Qui dit SSII dit « ressource ». Au même type que ressource humaine. À partir du moment où on parle de ressource, l’homme n’existe plus, en tant qu’individu, on ne voit plus que ce qu’on pourra en tirer.
Et plus la taille de l’entreprise augmente, plus l’homme devient une ressource.

On ne dira plus « j’ai ton homme » mais « j’ai les compétences » ou encore « j’ai suffisamment de ressources ». Ça n’a l’air de rien, ces mots, mais c’est toute la vision que l’on peut avoir des gens avec qui on travaille. Si on considère la personne pour ce qu’elle rapporte (car louée pour certaines compétences) et non ce qu’elle apporte, c’est le début de la (longue) fin.

Combien parmi vous se sont déjà sentis sous-exploités, car vous savez en faire plus que ce qu’on vous demande ? Combien parmi vous n’ont jamais eu cette sensation de frustration, explicable ou pas ?

J’ai été définitivement convaincu de ça le jour où je n’ai pas été défendu face au client, et que le seul argument du client payeur cautionnait le fait qu’il s’essuie les pieds sur moi. Ce jour là, le divorce était consommé : je n’étais plus consultant, j’étais une ressource.

§Parce que je me suis senti prêt

Même si j’ai mon amour-propre et que j’ai servi de paillasson, j’avoue que cela m’a apporté, couplé au fait qu’il s’agissait d’une mission de longue durée. Le recul.

Le genre de recul qui fait poser plein de questions, sur soi, sur ce qu’on fait, où on est et ce qu’on tente de faire.
Comme me le soulignait un collègue, être en prestation chez un client, c’est comme si ton propre employeur devenait le client. Tu es loin, tu ne sais plus ce qui s’y passe et tu t’en détaches.

Une bonne manière de prendre du recul, et de réaliser que les aspirations ne seront pas satisfaites par les missions. Bien entendu, je parle pour moi. J’ai du mal à ne rien faire et j’ai encore plus de mal à me sentir inutile.

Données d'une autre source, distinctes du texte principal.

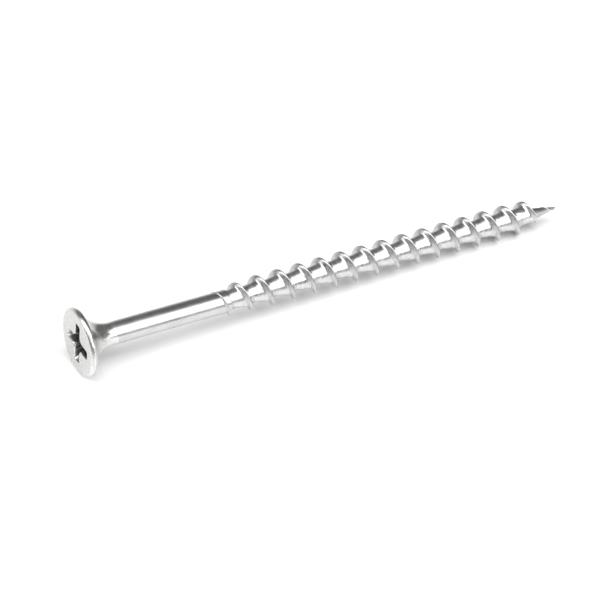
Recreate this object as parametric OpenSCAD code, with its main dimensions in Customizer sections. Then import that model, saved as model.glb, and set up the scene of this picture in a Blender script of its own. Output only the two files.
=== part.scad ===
// Wood screw: flat countersunk bugle head with a cross recess, plain shank,
// coarse single-start thread over the last two thirds, and a gimlet point.
// The axis is +X. The origin is the centre of the flat head face, and the
// point is at x = length. All sizes are in millimetres.

/* [Size] */
// Overall length, from the head face to the tip of the point
length = 63.5; // [50:0.5:90]
// Length from the head face to the end of the plain shank
plain_length = 19; // [12:0.5:30]

/* [Head] */
// Diameter of the head
head_d = 8.15; // [7.8:0.05:8.8]
// Thickness of the head's edge, with both rounded corners
rim_h = 0.8; // [0.8:0.02:1]
// Distance from the head face to where the concave neck meets the shank
neck_end = 4.3; // [4:0.1:5.5]

/* [Recess] */
// Span of the cross recess, from wing end to wing end
recess_span = 5.2; // [4.6:0.1:5.6]
// Width of a wing at the head face
wing_w = 1.16; // [0.9:0.02:1.3]
// Depth of the wings' outer ends
wing_depth = 2.3; // [1.9:0.05:2.4]
// Depth of the middle of the recess
recess_depth = 2.85; // [2.5:0.05:2.95]

/* [Shank and thread] */
// Diameter of the plain shank
shank_d = 2.7; // [2.6:0.05:3]
// Diameter of the core under the thread
core_d = 2.2; // [2.1:0.05:2.55]
// Outer diameter of the thread
thread_d = 4; // [3.6:0.05:4.6]
// Distance from one turn of the thread to the next
pitch = 2.77; // [2.2:0.01:3.5]
// Width of the thread where it leaves the core
thread_base = 0.86; // [0.6:0.02:1.1]
// Width of the thread's crest
thread_crest = 0.24; // [0.1:0.02:0.4]

/* [Point] */
// Length of the conical point
point_length = 5.2; // [4:0.1:7]

/* [Hidden] */

$fn = 96;
overshoot = 1;           // a cutter starts this far outside the head face

head_r = head_d / 2;
shank_r = shank_d / 2;
core_r = core_d / 2;
thread_r = thread_d / 2;
face_round = 0.4;        // radius of the rim's corner at the face
back_round = 0.4;        // radius of the rim's corner at the neck
head_h = 3.1;            // plane below the recess where the neck begins
shank_bevel = 0.1;       // bevel on the end of the plain shank
tip_r = 0.06;            // radius left on the very tip

// The neck is an arc tangent to the shank that rises to the rim.
flare_start = rim_h;
flare_r = head_r - back_round;
flare_run = neck_end - flare_start;
flare_rise = flare_r - shank_r;
neck_arc = (flare_run * flare_run + flare_rise * flare_rise) / (2 * flare_rise);

wing_taper = 26.5;       // slope of the wings' outer ends, from the axis
flank_taper = 3;         // slope of the wings' flanks, from the axis
wing_floor = 0.3;        // half width of the flat at the recess's deepest point
hub_top = 1.08;          // radius of the recess's round middle at the face
hub_floor = 0.72;        // radius of the round middle at wing_depth

point_start = length - point_length;
segments = 32;           // straight steps in one turn of the thread
crest_phase = 47.5;      // angle about the axis, from +Y towards +Z
crest_x = 22.99;         // at this x the crest stands at crest_phase
root_sink = 0.02;        // depth by which the flight is rooted in the core
runout = 1.6;            // the thread begins this far back on the shank
start_ramp = 2.0;        // first rise of the thread
full_ramp = 5.8;         // length over which it reaches full height
fade_back = 4.5;         // it starts to die away this far before its end
fade_length = 3.6;       // length over which it dies away
fade_gap = 0.12;         // the thread ends this far short of the tip
start_step = 0.72;       // share of the height gained in the first rise
least = 0.05;            // share of full section left at the thread's ends

function ramp(t) = let(u = min(1, max(0, t))) u * u * (3 - 2 * u);

function neck_radius(x) =
    let(d = neck_end - x)
    shank_r + neck_arc - sqrt(neck_arc * neck_arc - d * d);

function body_radius(x) =
    x < point_start ? core_r
                    : core_r + (tip_r - core_r) * (x - point_start) / point_length;

thread_start = plain_length - runout;
thread_end = length - fade_gap;
steps = floor((thread_end - thread_start) / pitch * segments);

// Share of the full section that the thread has at x.
function growth(x) =
    least
    + (start_step - least) * ramp((x - thread_start) / start_ramp)
    + (1 - start_step) * ramp((x - thread_start - start_ramp) / (full_ramp - start_ramp));
function fade(x) = max(least, 1 - ramp((x - thread_end + fade_back) / fade_length));
function share(x) = min(growth(x), fade(x));

function ring_point(x, r, angle) = [x, r * cos(angle), r * sin(angle)];

// The four corners of the thread's section at step i.
function section(i) =
    let(
        x = thread_start + i * pitch / segments,
        angle = crest_phase + 360 * (x - crest_x) / pitch,
        s = share(x),
        base = thread_base / 2 * sqrt(s),
        crest = thread_crest / 2 * sqrt(s),
        root = max(tip_r / 2, body_radius(min(x + base, length)) - root_sink),
        grown = shank_r + (thread_r - shank_r) * growth(x),
        faded = body_radius(x) + (thread_r - core_r) * fade(x),
        top = min(grown, faded)
    )
    [
        ring_point(x - base, root, angle),
        ring_point(x + base, root, angle),
        ring_point(x + crest, top, angle),
        ring_point(x - crest, top, angle)
    ];

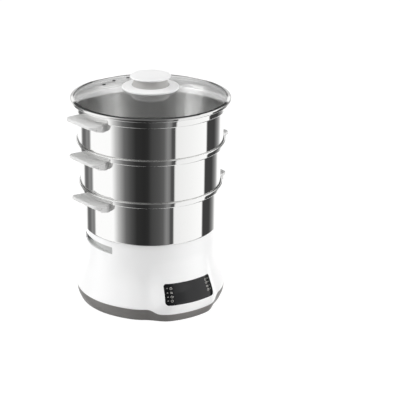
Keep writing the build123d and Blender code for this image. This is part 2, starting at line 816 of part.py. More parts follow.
washer_top = dome_z(washer_r, glass_t + 0.1)
washer_low = washer_top - 1.5
with BuildPart() as washer:
    add(ring(washer_r, screw_r + 0.1, washer_low, washer_top))
export(washer, "knob_washer")

with BuildPart() as knob_screw:
    add(disc(screw_head_r, washer_low - 3, washer_low))
    fillet(knob_screw.edges().group_by(Axis.Z)[0], 1.2)
    add(disc(screw_r, washer_low, cap_low - 3))
    with Locations((0, 0, washer_low - 3)):
        Box(8, 1.4, 3, mode=Mode.SUBTRACT)
export(knob_screw, "knob_screw")
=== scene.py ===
"""Looks of a three-tier electric food steamer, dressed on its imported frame.

Lengths are in millimetres, as on a maker's drawing, and MM turns them to metres. Angles are in
degrees, and a direction round the steamer counts from its front (-Y) towards +X.
"""

from math import cos, hypot, pi, radians, sin, sqrt

import bpy
from mathutils import Matrix, Vector
from mathutils.bvhtree import BVHTree


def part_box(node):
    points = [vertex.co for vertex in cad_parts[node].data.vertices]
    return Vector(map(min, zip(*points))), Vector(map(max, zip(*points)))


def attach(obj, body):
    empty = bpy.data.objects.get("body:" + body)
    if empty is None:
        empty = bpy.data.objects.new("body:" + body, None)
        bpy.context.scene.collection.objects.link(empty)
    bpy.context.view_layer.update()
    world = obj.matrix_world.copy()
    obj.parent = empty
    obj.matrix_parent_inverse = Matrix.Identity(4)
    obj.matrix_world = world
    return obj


MM = 0.001

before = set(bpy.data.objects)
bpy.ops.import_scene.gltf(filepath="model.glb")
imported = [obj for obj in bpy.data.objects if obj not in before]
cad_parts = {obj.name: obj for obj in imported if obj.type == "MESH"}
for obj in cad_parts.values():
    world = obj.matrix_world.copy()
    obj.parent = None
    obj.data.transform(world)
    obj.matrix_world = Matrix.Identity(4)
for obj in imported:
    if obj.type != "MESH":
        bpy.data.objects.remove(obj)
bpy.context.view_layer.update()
scene = bpy.context.scene
scene.view_settings.view_transform = "Standard"

# ---------------------------------------------------------------- camera
VIEW_ANGLE = -31.0  # the direction in which the camera stands
VIEW_DISTANCE = 2332.0  # along the table, from the steamer's axis
VIEW_HEIGHT = 1050.5
VIEW_PITCH = 20.72  # how far the camera looks down
LENS = 133.1
SENSOR_WIDTH = 36.0
SHIFT_X = 0.1235  # share of the frame's width by which the steamer stands left of its middle
FARTHEST_SEEN = 20000.0


def add_camera():
    """Camera that looks down on the steamer from its front left."""
    data = bpy.data.cameras.new("studio_camera")
    data.lens = LENS
    data.sensor_width = SENSOR_WIDTH
    data.shift_x = SHIFT_X
    data.clip_end = FARTHEST_SEEN * MM
    camera = bpy.data.objects.new("studio_camera", data)
    angle = radians(VIEW_ANGLE)
    camera.location = (
        VIEW_DISTANCE * sin(angle) * MM,
        -VIEW_DISTANCE * cos(angle) * MM,
        VIEW_HEIGHT * MM,
    )
    camera.rotation_euler = (radians(90.0 - VIEW_PITCH), 0.0, angle)
    scene.collection.objects.link(camera)
    scene.camera = camera


add_camera()


# ---------------------------------------------------------------- materials
def tone(code):
    """sRGB hex to linear colour."""
    channels = [int(code[i : i + 2], 16) / 255 for i in (1, 3, 5)]
    return [c / 12.92 if c <= 0.04045 else ((c + 0.055) / 1.055) ** 2.4 for c in channels] + [1.0]


def add_node(tree, kind, inputs=None, **settings):
    """One node with its settings; an input takes a value or another node's output."""
    node = tree.nodes.new(kind)
    for key, value in settings.items():
        setattr(node, key, value)
    for key, value in (inputs or {}).items():
        if isinstance(value, bpy.types.NodeSocket):
            tree.links.new(value, node.inputs[key])
        else:
            node.inputs[key].default_value = value
    return node


def new_material(name):
    """Empty material with its output and a Principled shader."""
    material = bpy.data.materials.new(name)
    material.use_nodes = True
    tree = material.node_tree
    tree.nodes.clear()
    output = add_node(tree, "ShaderNodeOutputMaterial")
    shader = add_node(tree, "ShaderNodeBsdfPrincipled")
    tree.links.new(shader.outputs["BSDF"], output.inputs["Surface"])
    return material, tree, shader


def set_stops(ramp, stops):
    """Colour ramp from (position, grey value) pairs."""
    elements = ramp.color_ramp.elements
    while len(elements) > 1:
        elements.remove(elements[-1])
    elements[0].position = stops[0][0]
    elements[0].color = (stops[0][1], stops[0][1], stops[0][1], 1.0)
    for position, value in stops[1:]:
        element = elements.new(position)
        element.color = (value, value, value, 1.0)


FLOW_MM = 55.56  # the melt's flow leaves shades about this wide
FLOW_GLOSS = 0.01  # and changes the roughness by this much each way
GRAIN_DEPTH = 0.1
PLASTIC_IOR = 1.49


def moulded_plastic(name, code, roughness, grain_mm, bump, flow_shade=0.04):
    """Injection-moulded plastic: an even colour, a spark-eroded grain, faint flow shading.

    A real grain is about 0.1 mm wide, so it is drawn several times as coarse to show at all.
    """
    material, tree, shader = new_material(name)
    place = add_node(tree, "ShaderNodeTexCoord")
    flow = add_node(
        tree,
        "ShaderNodeTexNoise",
        {"Vector": place.outputs["Object"], "Scale": 1000.0 / FLOW_MM, "Detail": 2.0},
    )
    base = tone(code)
    low = [c * (1.0 - flow_shade) for c in base[:3]] + [1.0]
    colour = add_node(
        tree,
        "ShaderNodeMix",
        {"Factor": flow.outputs["Fac"], "A": low, "B": base},
        data_type="RGBA",
    )
    tree.links.new(colour.outputs[2], shader.inputs["Base Color"])
    grain = add_node(
        tree,
        "ShaderNodeTexNoise",
        {"Vector": place.outputs["Object"], "Scale": 1000.0 / grain_mm, "Detail": 1.0},
    )
    worn = add_node(
        tree,
        "ShaderNodeMapRange",
        {
            "Value": flow.outputs["Fac"],
            "To Min": roughness - FLOW_GLOSS,
            "To Max": roughness + FLOW_GLOSS,
        },
    )
    tree.links.new(worn.outputs["Result"], shader.inputs["Roughness"])
    relief = add_node(
        tree,
        "ShaderNodeBump",
        {"Height": grain.outputs["Fac"], "Strength": bump, "Distance": GRAIN_DEPTH * MM},
    )
    tree.links.new(relief.outputs["Normal"], shader.inputs["Normal"])
    shader.inputs["IOR"].default_value = PLASTIC_IOR
    return material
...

Après moult discussions, réflexions et interruptions de sommeil, j’ai réalisé ceci :

  • on est tout le temps sous l’eau
  • le marché cherche les bons profils
  • le marché a besoin de bons profils
  • les freelances que j’estime s’en sortent bien et sont comme moi, n’ont pas été destinés ni formés à être indépendants
  • je cherche à améliorer ma qualité de vie
  • j’ai envie de défi(s)
  • ma famille, mes amis, mes relations professionnelles et ma tendre compagne me soutiennent et m’encouragent

En clair, il est temps, ni trop tard, ni trop tôt. Juste le moment, dans ma vie, où je veux me lancer. J’ai envie de me dire que je réussirai et s’il s’avérait que ce n’était pas le cas, tant pis, j’aurais essayé.

§Liberté

J’ai réalisé une chose cette année, parmi d’autres : mon évolution est conditionnée par ma liberté. Dès que j’ai la sensation d’être en cage, d’avoir à subir un boulet au quotidien, j’essaie de rectifier le tir. Si ça ne fonctionne pas, je dérive le chemin, et je trace le mien.

Cette liberté, j’en ai besoin, et je la réalise au travers d’autres individus, des humains. Ils me guident positivement (admiration, inspiration) ou négativement (opposition, rejet).

C’est sur ces fondements que reposera mon activité : un travail de qualité, souple et indépendant, connecté avec d’autres professionnels pour leurs qualités, leurs compétences et leurs valeurs. Une activité où les projets qui me seront confiés seront aussi importants à mes yeux qu’à mon cœur.

Je suis convaincu que l’implication est le facteur premier de la réussite.
La frustration a ça de bénéfique : elle pousse à la liberté.

§Et la suite ?

Je suis en train de préparer mon avenir, administrativement et stratégiquement parlant. J’aurai l’occasion d’expliquer dans un prochain billet pourquoi j’ai souhaité choisir la formule freelance / indépendant.

Rien ne démarrera avant 2011, je me laisse encore le temps d’y réfléchir et de profiter des fêtes de fin d’année dans le sud de la France.

Nota bene : pour éviter toute confusion, je n’ai aucun regret à avoir passé 3 ans de ma vie chez Clever Age. Sans cette étape, sans les gens que j’y ai cotoyé et sans ce que j’y ai appris, je n’aurais peut-être pas franchi le pas. Ce n’est pas un règlement de compte, ou un tir à boulet rouge. C’est un constat.

Nota bene again : à celles et ceux qui pensent qu’il s’agit d’un billet plein de rancune contre mon ancien employeur, relisez le titre. J’aime mes anciens collègues, ils sont bons et motivés. Ils ont été et sont une famille à mes yeux. Mais ne lisez pas entre les lignes : je partage un ressenti, c’est personnel et lié à ma personne.